Describing the foundation of the early Chola style by the mid-10th century, Dehejia notes:
“There is nothing tentative about the workmanship of these first processional bronzes. Despite
the political instability of a struggling and nascent Chola kingdom, skilled artists working in wax
modeling workshops that were attached to metal foundries produced stately bronzes of rare
elegance that convey an assured sense of artistic maturity. Certain moments in time generate
unprecedented originality and creativity, and the early Chola period is one such rare moment.”
(Dehejia, 2021, p.38).
This elegant Parvati finds its closest stylistic comparisons with other bronzes attributed to the
second half of the 10th century. For example, the bold floret textile designs that enliven her
formfitting lower garment are shared by a goddess in the Cleveland Museum of Art attributed
c.950 (Dehejia,The Sensuous and the Sacred, 2002, p.123, no.12).
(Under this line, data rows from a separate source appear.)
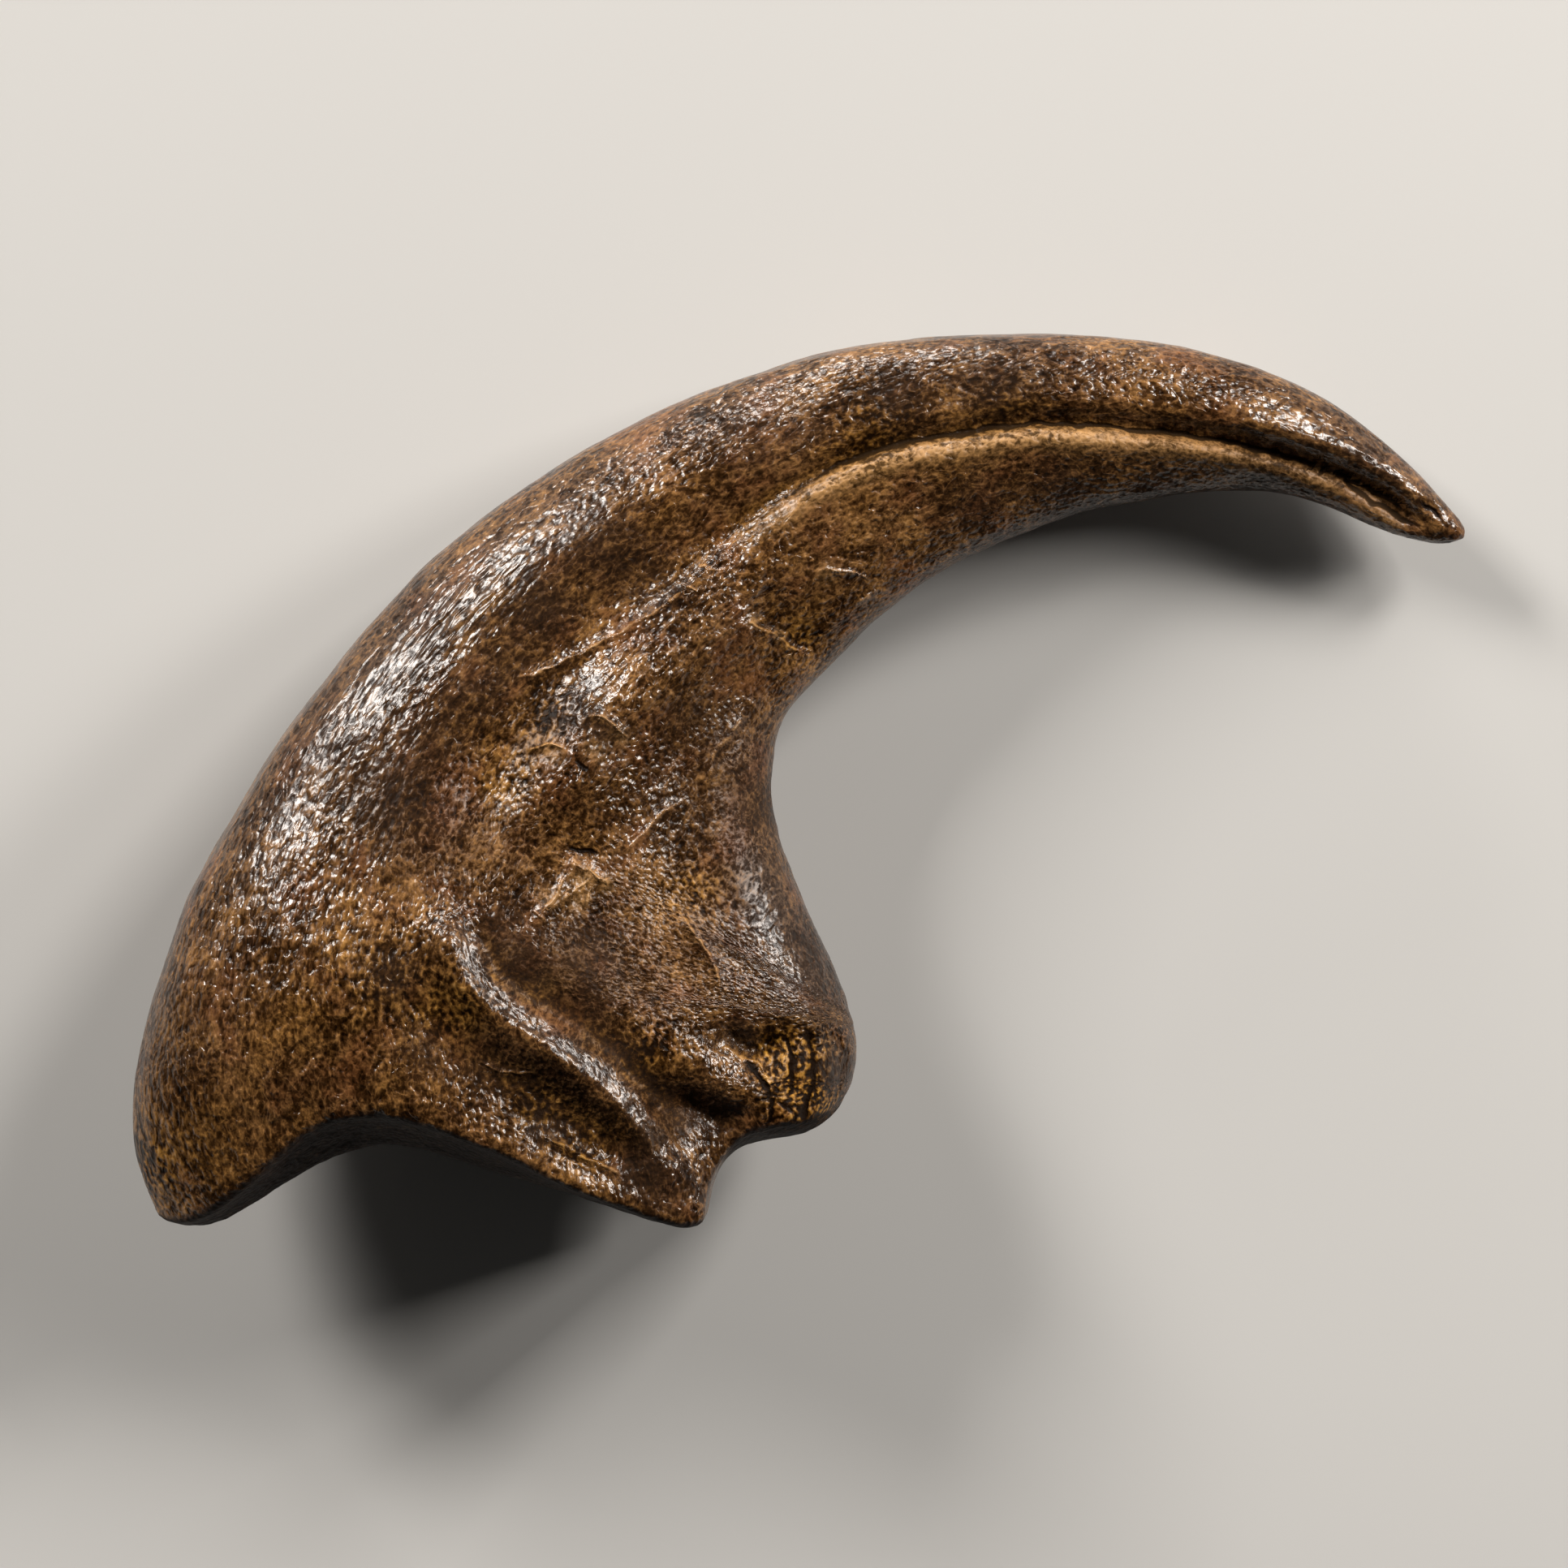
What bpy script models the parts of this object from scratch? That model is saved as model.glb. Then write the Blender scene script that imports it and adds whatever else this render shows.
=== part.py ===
"""Hand claw of a large meat-eating dinosaur: one fossil bone, lying on its side.

The claw is drawn in its side view, in millimetres about the middle of its outline, with +X towards
the tip and +Y towards the curved back. A loft of oval rings runs from the joint at the base to the
tip. Each ring crosses the back edge, the line of the sheath groove and the hollow edge, so that a
row of vertices follows the floor of the groove. Ridges, grooves and swellings are raised on both
flanks, the joint face closes the base, and the bone is laid down on three small worn flats.
"""

import math

import bmesh
import bpy
import numpy as np
from mathutils import Euler

MM = 0.001
# Columns of faces across one flank, above and below the groove line
UPPER_COLUMNS = 18
LOWER_COLUMNS = 12
CAP_ROWS = 6

# Stations from the base to the tip: back edge, groove line and hollow edge as x, y, then half the
# thickness, and the number of rings up to the next station
STATIONS = (
    (-87.2, -58.2, -12.5, -58.8, 6.3, -42.9, 19.5, 4),
    (-90.1, -50.0, -16.6, -48.3, 7.9, -39.9, 20.3, 4),
    (-90.3, -41.2, -22.8, -39.3, 8.3, -35.2, 20.8, 4),
    (-88.4, -31.9, -31.0, -31.4, 7.4, -30.3, 20.6, 4),
    (-85.4, -22.6, -38.9, -24.8, 5.8, -25.4, 20.0, 4),
    (-82.0, -13.9, -43.3, -16.1, 3.7, -21.0, 19.0, 4),
    (-77.0, -5.4, -43.6, -7.3, 1.7, -16.6, 18.2, 4),
    (-71.5, 3.8, -41.5, -0.2, -0.3, -11.9, 17.4, 4),
    (-65.3, 12.3, -38.2, 6.3, -2.1, -7.3, 16.7, 3),
    (-58.3, 20.9, -33.2, 12.9, -3.1, -2.4, 16.0, 3),
    (-50.7, 29.0, -26.1, 20.0, -3.1, 3.0, 15.4, 3),
    (-41.9, 36.4, -18.5, 26.0, -1.8, 8.2, 14.8, 3),
    (-31.2, 43.5, -11.4, 31.5, 2.0, 12.7, 14.2, 3),
    (-20.2, 49.5, -4.0, 37.2, 6.9, 17.8, 13.5, 3),
    (-9.2, 54.0, 4.0, 42.0, 11.6, 22.4, 12.7, 2),
    (1.6, 57.5, 12.0, 45.2, 17.1, 26.6, 11.9, 2),
    (12.6, 59.6, 20.0, 46.7, 23.1, 30.0, 11.1, 2),
    (23.6, 60.4, 28.0, 48.0, 30.4, 33.3, 10.3, 2),
    (34.6, 60.4, 36.0, 48.2, 37.0, 35.7, 9.5, 2),
    (45.7, 59.8, 45.0, 47.6, 44.4, 37.3, 8.7, 2),
    (56.6, 57.6, 55.0, 46.4, 54.0, 38.9, 7.8, 2),
    (67.6, 53.5, 65.0, 44.0, 63.0, 39.0, 6.6, 2),
    (74.9, 49.2, 72.5, 41.5, 70.0, 37.4, 5.6, 2),
    (80.8, 44.2, 78.5, 38.6, 76.0, 35.0, 4.6, 2),
    (85.9, 39.2, 83.6, 35.2, 81.2, 32.9, 3.5, 2),
    (88.6, 36.0, 87.0, 33.4, 85.6, 32.0, 2.4, 2),
    (89.8, 34.3, 89.0, 32.9, 88.3, 32.1, 1.3, 1),
)
TIP = (90.2, 32.9)

# Rim of the base on either flank: over the hollow joint to its lower lip, then up to the tubercle
JOINT_RIM = (
    (-87.2, -58.2),
    (-83.5, -59.6),
    (-78.5, -58.0),
    (-72.5, -53.5),
    (-68.0, -49.0),
    (-62.5, -45.2),
    (-55.5, -44.0),
    (-47.0, -46.5),
    (-41.5, -48.3),
    (-35.0, -51.5),
    (-28.0, -54.8),
    (-21.0, -57.3),
    (-16.0, -59.3),
    (-12.5, -58.8),
)
TUBERCLE_RIM = (
    (-12.5, -58.8),
    (-12.0, -54.0),
    (-10.2, -49.6),
    (-7.0, -46.5),
    (-3.0, -45.5),
    (1.5, -44.8),
    (6.3, -42.9),
)
# Middle line of the base: the keel of the joint, then the rounded end of the tubercle
JOINT_KEEL = (
    (-87.2, -58.2),
    (-82.0, -60.3),
    (-78.0, -59.8),
    (-71.5, -56.0),
    (-66.5, -53.0),
    (-61.0, -50.5),
    (-53.5, -49.3),
    (-45.5, -51.5),
    (-40.0, -53.5),
    (-31.5, -55.6),
    (-22.0, -58.5),
    (-16.5, -60.2),
    (-12.5, -58.8),
)
TUBERCLE_KEEL = (
    (-12.5, -58.8),
    (-11.3, -53.5),
    (-9.0, -49.8),
    (-4.5, -48.2),
    (-1.0, -48.0),
    (3.0, -46.4),
    (6.3, -42.9),
)
# Half the thickness of the base along its rim: from the back to the lip, then to the tubercle
RIM_HALF_THICKNESS = (0.0, 11.5, 16.5, 19.0, 19.5, 18.5, 14.0, 12.0, 12.0, 12.5, 12.5, 10.5, 0.0)
LIP_IN_RIM_HALF_THICKNESS = 6
# The base outline fades into straight rings over this many stations
JOINT_FADE = 6.5
TUBERCLE_FADE = 2.2

# Section of a ring: its thickest place from the back, and how round its edges are
THICKEST_PLACE = 0.45
EDGE_ROUNDNESS = 0.5

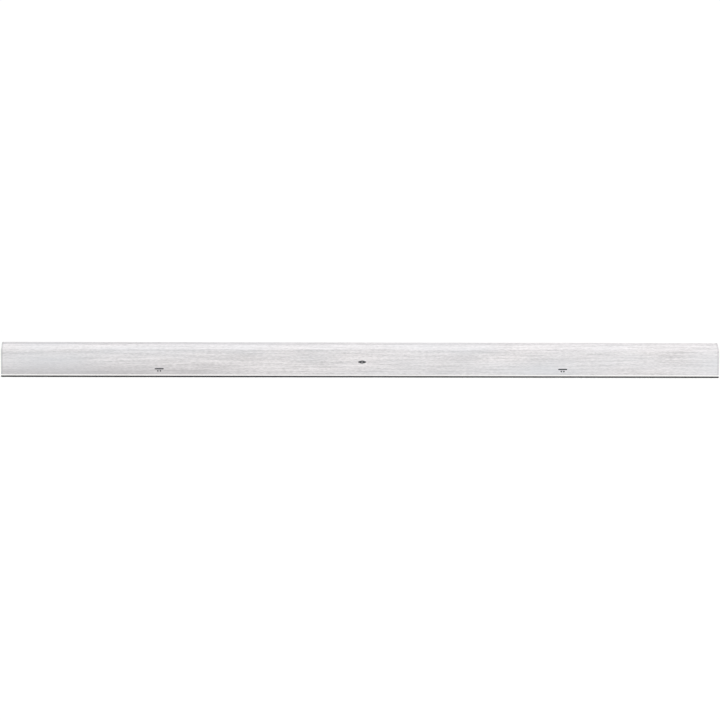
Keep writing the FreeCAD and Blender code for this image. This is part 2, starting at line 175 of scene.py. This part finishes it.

The design also appears
on a bronze Sita in the Linden-Museum in Stuttgart, attributed c.980-90 (ibid., p.191, no.47).
Additionally, the Sita displays a similar encircling body-chain (channavira) that comes together
between the present Parvati’s breasts and then meets again along her spinal column, which is also
worn by Parvati sculptures attributed to c.979 in the Calico Museum of Textiles & The Sarabhai
Foundation Collections, Ahmedebad, and Konerirajapuram temple in Tamil Nadu (Dehejia, 2021,
pp.102-5, figs.4.6 a-b & 4.8 a-b). The face and crown compare favorably with a late 10th-century
standing image of Parvati in the Thanjavur Art Gallery (Barrett, Early Chola Bronzes, 1965, no.22).
Also see examples of Parvati in Somaskanda groups (Czuma, Indian Art from the George P.
Bickford Collection, 1975, no.19; Leidy, Treasures of Asian Art, 1994, fig.33, p.51).